Real time strategy games and first person shooter games often come with replays built in. The popular Starcraft 2 has tournaments that are resolved by the competing players uploading replay files. Spectators can download these replays and watch on their own time, then comment in a public domain on the tournament sites.
Tools like Kamcord allows players to record their cellphone gameplay and share across social networks. Players can browse Kamcord’s library, discovering other games they may have never heard of. This is a modern analog of reviewing video footage of the entire world playing an arcade game and sharing sequences they found worthy.
Modern barcades are making a resurgence, combining old and new arcade games with the modern social sphere of bars. They enjoy modest success in niche markets across the West, though their age limit does hinder the younger players who typically populated arcades of past from participating in this refound group activity.
How can game developers recover the social experience from their game design?

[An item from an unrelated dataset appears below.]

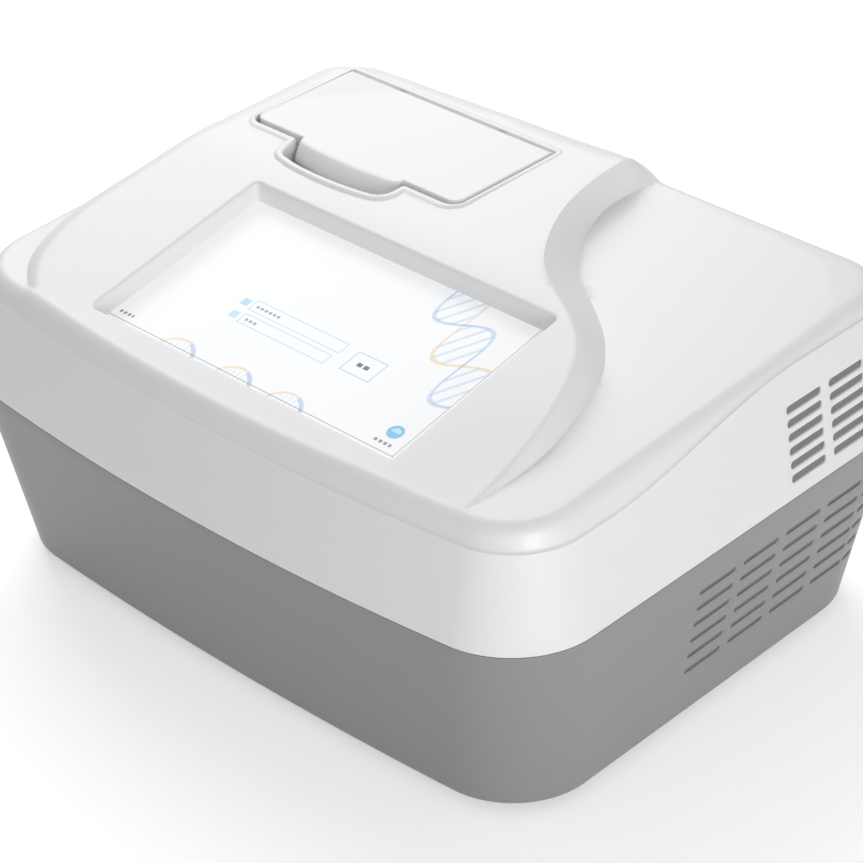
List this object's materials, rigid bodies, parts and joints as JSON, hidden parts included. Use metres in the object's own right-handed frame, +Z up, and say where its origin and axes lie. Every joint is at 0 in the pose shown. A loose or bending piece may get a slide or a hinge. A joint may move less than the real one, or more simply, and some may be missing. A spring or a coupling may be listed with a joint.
{
  "type": "real-time pcr machine",
  "caption": "Bench-top real-time PCR machine: tapered grey tub, white shell with a raised deck, recessed touch screen, hinged heated sample lid over a well block, side vents.",
  "frame": {"origin": "under the middle of the case, on the surface that the feet stand on", "axes": "+X to the right of someone facing the screen, +Y to the back, +Z up"},
  "size_m": [0.45, 0.3552, 0.226],
  "materials": {
    "shell_white": "fine satin moulding",
    "tub_grey": "fine satin moulding",
    "rubber_black": "matte",
    "plastic_dark": "matte",
    "sheet_steel": "brushed",
    "aluminium_plain": "bead blasted",
    "screen_white": "lit touch screen behind clear glass",
    "ceramic_white": "matte",
    "board_green": "solder mask",
    "filter_glass": "polished",
    "silicone_orange": "matte",
    "fibre_black": "braided sleeve"
  },
  "bodies": {
    "case": {"upper_shell": "shell_white", "block_deck": "shell_white", "base_tub": "tub_grey", "foot_front_left": "rubber_black", "foot_front_right": "rubber_black", "foot_back_left": "rubber_black", "foot_back_right": "rubber_black", "display_panel": "plastic_dark", "fan_frame_1": "plastic_dark", "fan_frame_2": "plastic_dark", "optics_housing": "plastic_dark", "wheel_motor": "plastic_dark", "lamp_module": "plastic_dark", "detector_module": "plastic_dark", "fibre_bar": "plastic_dark", "mains_inlet": "plastic_dark", "chassis_plate": "sheet_steel", "display_bracket": "sheet_steel", "lid_keeper_left": "sheet_steel", "lid_keeper_right": "sheet_steel", "hinge_pin": "sheet_steel", "hinge_bracket_left": "sheet_steel", "hinge_bracket_right": "sheet_steel", "sink_stand": "sheet_steel", "motor_bracket": "sheet_steel", "power_supply": "sheet_steel", "rear_io_plate": "sheet_steel", "usb_port_1": "sheet_steel", "usb_port_2": "sheet_steel", "network_port": "sheet_steel", "io_screw_left": "sheet_steel", "io_screw_right": "sheet_steel", "well_block": "aluminium_plain", "heat_sink": "aluminium_plain", "processor_cooler": "aluminium_plain", "touch_glass": "screen_white", "peltier_1": "ceramic_white", "peltier_2": "ceramic_white", "peltier_3": "ceramic_white", "main_board": "board_green", "fibre_bundle": "fibre_black"},
    "lid": {"lid_cover": "shell_white", "lid_liner": "plastic_dark", "lid_magnet_left": "plastic_dark", "lid_magnet_right": "plastic_dark", "lid_spring_front_left": "sheet_steel", "lid_spring_front_right": "sheet_steel", "lid_spring_back_left": "sheet_steel", "lid_spring_back_right": "sheet_steel"},
    "heated_plate": {"heated_plate": "aluminium_plain", "heater_mat": "silicone_orange"},
    "fan_1": {"fan_rotor_1": "plastic_dark"},
    "fan_2": {"fan_rotor_2": "plastic_dark"},
    "filter_wheel": {"filter_wheel": "plastic_dark", "filter_1": "filter_glass", "filter_2": "filter_glass", "filter_3": "filter_glass", "filter_4": "filter_glass"},
    "rocker": {"power_rocker": "rubber_black"}
  },
  "joints": [
    {"name": "lid_hinge", "type": "hinge", "parent": "case", "child": "lid", "pos_m": [-0.0858, 0.116, 0.22251], "axis": [-1, 0, 0], "range_deg": [0, 80]},
    {"name": "heated_plate_slide", "type": "slide", "parent": "lid", "child": "heated_plate", "axis": [0, 0, 1], "range_m": [0, 0.003], "stiffness_N_per_m": 2000, "springref_m": -0.005, "deforming": ["lid_spring_front_left", "lid_spring_front_right", "lid_spring_back_left", "lid_spring_back_right"]},
    {"name": "fan_1_spin", "type": "hinge", "parent": "case", "child": "fan_1", "pos_m": [-0.1163, 0.1213, 0.13921], "axis": [0, 1, 0], "continuous": true},
    {"name": "fan_2_spin", "type": "hinge", "parent": "case", "child": "fan_2", "pos_m": [-0.0553, 0.1213, 0.13921], "axis": [0, 1, 0], "continuous": true},
    {"name": "filter_wheel_turn", "type": "hinge", "parent": "case", "child": "filter_wheel", "pos_m": [-0.105, -0.072, 0.0614], "axis": [1, 0, 0], "continuous": true},
    {"name": "power_rocker_tilt", "type": "hinge", "parent": "case", "child": "rocker", "pos_m": [0.132, 0.1714, 0.07723], "axis": [-1, 0, 0], "range_deg": [0, 16]}
  ]
}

In addition to instances of the modern arcade discussed above, there is room for innovation.
Choice Chamber is a procedurally generated platformer playable by 1 or 2 players. The catch is that each game connects to a spectator chat. Spectactors can vote on powerups to introduce to the game, modifications to the enemies and other variations. The spectators are an integral part of the game design and thus, gameplay!
Perhaps in the future designers will continue to innovate like King of Thieves and Choice Chamber have. One possibility of this evolution is playing with an experienced “Mentor” in a given level. As the learner demonstrates skill, the “Mentor” and the player could have abilities unlocked, furthering their potential in the game.
Games have moved from social spaces to our pockets but with dozens of years in the evolution of game design and technological advances, I believe the new arcades will be even more amazing than before.